Some Americans still believe moon landing is a hoax - kunqiana
http://technology.sympatico.msn.ca/News/ContentPosting?newsitemid=172095320&feedname=CP-SCIENCE&show=False&number=0&showbyline=True&subtitle=&detect=&abc=abc&date=True

======
jacquesm
I think the biggest debunking argument there is is that even if the public
could have been duped there is no way they would have been able to dupe the
Russians, they had by far the best incentive to prove that the Americans had
pulled a hoax. That would have been the PR coup of the century.

------
nopassrecover
I don't think authorities ever helped this idea.
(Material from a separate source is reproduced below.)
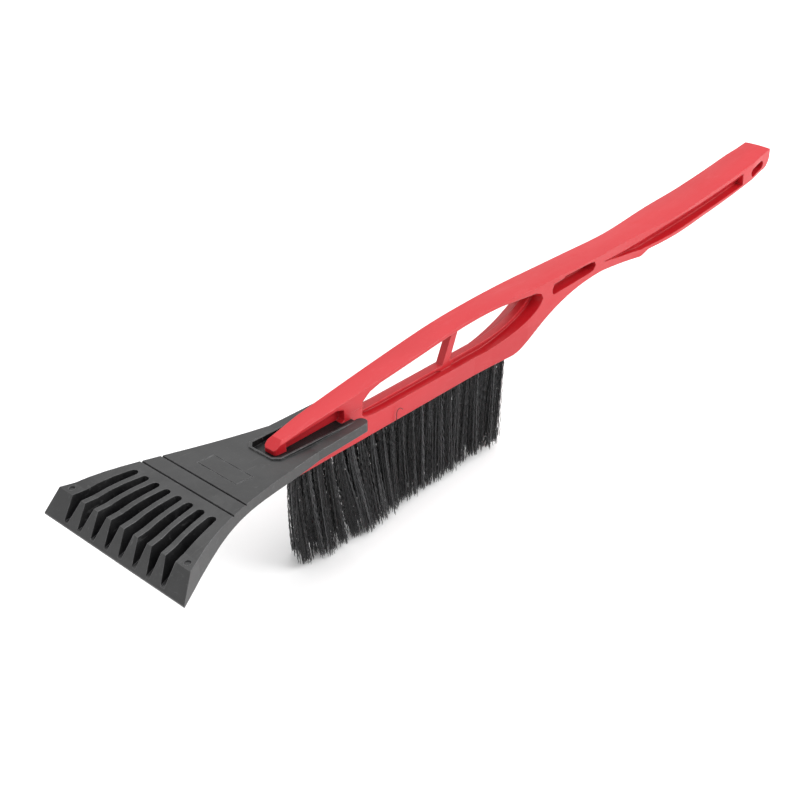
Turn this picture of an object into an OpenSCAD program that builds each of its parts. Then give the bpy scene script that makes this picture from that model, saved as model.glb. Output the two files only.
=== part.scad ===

The rebuttals I've seen have
always been tenuous at best (maybe it's hard to rebut such wild claims) and
when you hear things like the original footage was taped over due to a
shortage of tape it doesn't seem all that surprising that people will be
skeptical. Interestingly, the wiki page
([http://en.wikipedia.org/wiki/Apollo_Moon_Landing_hoax_conspi...](http://en.wikipedia.org/wiki/Apollo_Moon_Landing_hoax_conspiracy_theories))
probably does the best broad analysis I've read.

------
falsestprophet
I am not a proponent of the moon landing hoax theories. But you have believe
that if the United States _could_ land men on the moon they _could_ fake it.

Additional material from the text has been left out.